Another challenge is maintaining a balance between accuracy and creativity, according to Cai. He dismisses the notion that accuracy and creativity are mutually exclusive. Instead, he believes accuracy cannot be achieved without creativity. “No effective cross-cultural transfer of information can take place if we do not resort to our creativity to rearrange target language expressions in a clever, lucid manner,” he added.

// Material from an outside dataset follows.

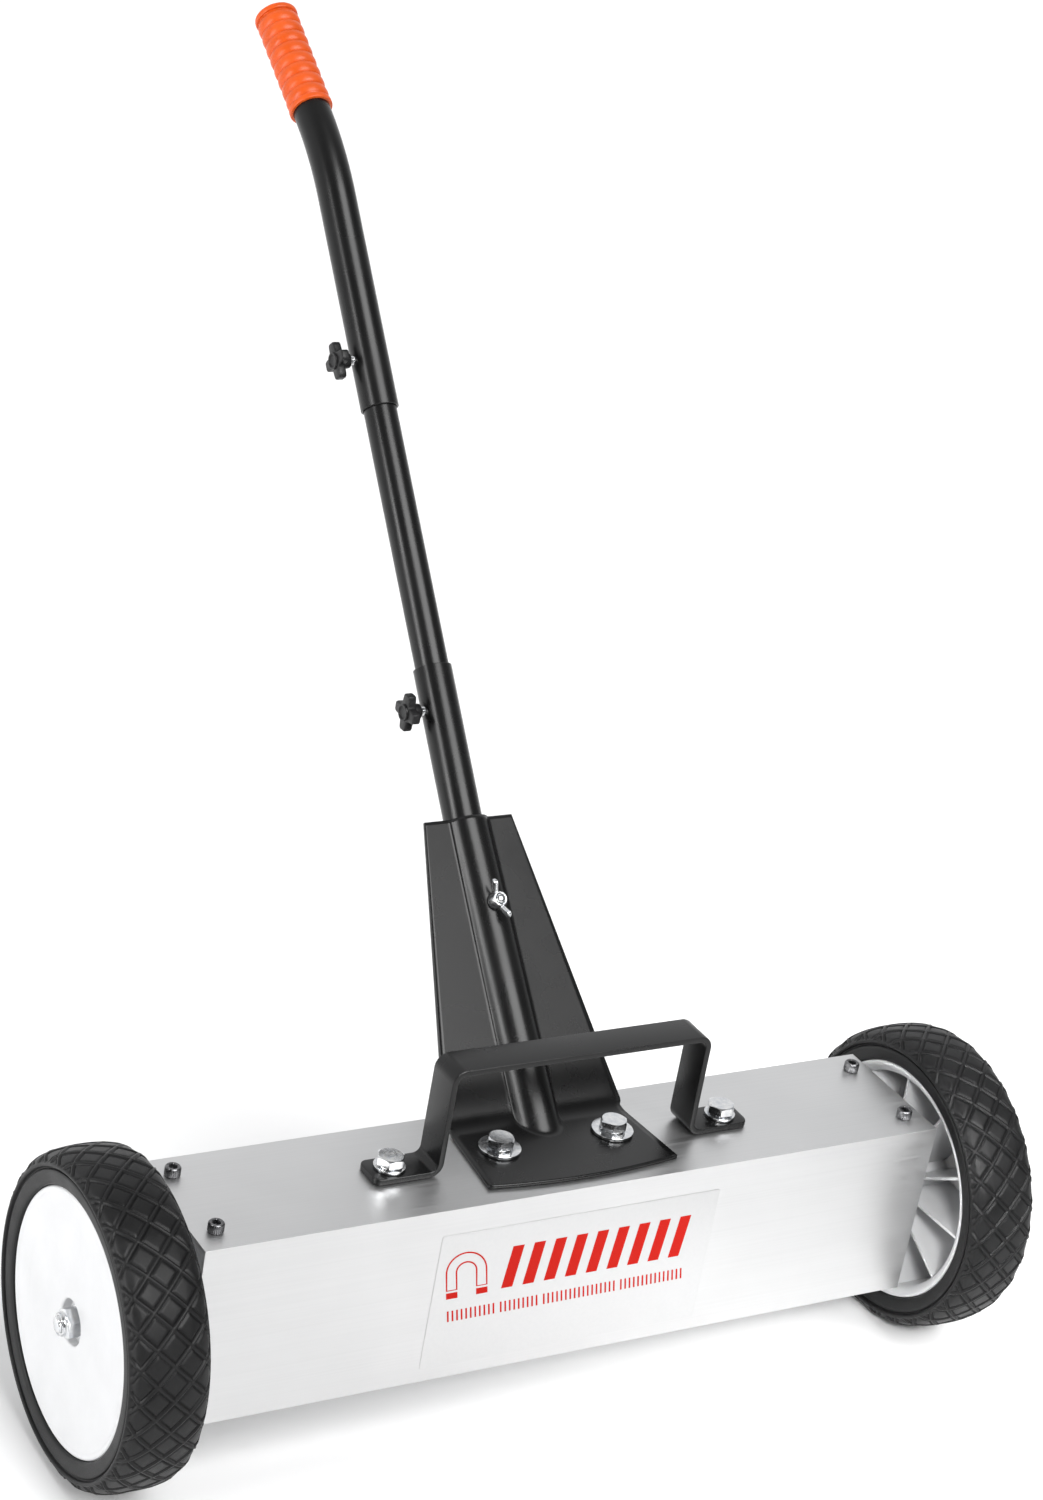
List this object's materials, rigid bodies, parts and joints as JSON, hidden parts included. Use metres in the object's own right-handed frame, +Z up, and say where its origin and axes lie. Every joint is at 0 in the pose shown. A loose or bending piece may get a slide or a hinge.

Translators participating in the Chinese keywords program discuss issues at a workshop in Beijing in December 2015

Reaching the audience

To reach a greater audience, the keywords have been regularly published in Beijingbased magazines including Beijing Review, ChinAfrica, China Today, People’s China and China Pictorial since June. The first volume of China Keywords paperback, published by the Beijing-based New World Press, is set to debut at the Beijing International Book Fair this August.

In addition, the glossary is available on news portal China.org.cn and social media such as Facebook, Twitter and WeChat. Since July, nearly 20 keywords have been posted on Twitter, reaching a community of more than 450,000 users. Among them, “community with a shared future” is the most frequently viewed phrase, after being reached 100,000 times, according to the China Academy of Translation.

Now, the program team is considering the initiation of a crowd-translating campaign online, hoping to attract netizens from home and abroad to select, edit and translate their favorite terminologies collectively.

However, some experts believe there is far to go before Chinese terminologies become global buzzwords. “As a long-term project, the China keywords platform is still in its infancy,” said Sun, adding that presenting the big picture of China with fragmented keywords remains a jigsaw puzzle for its initiators to solve.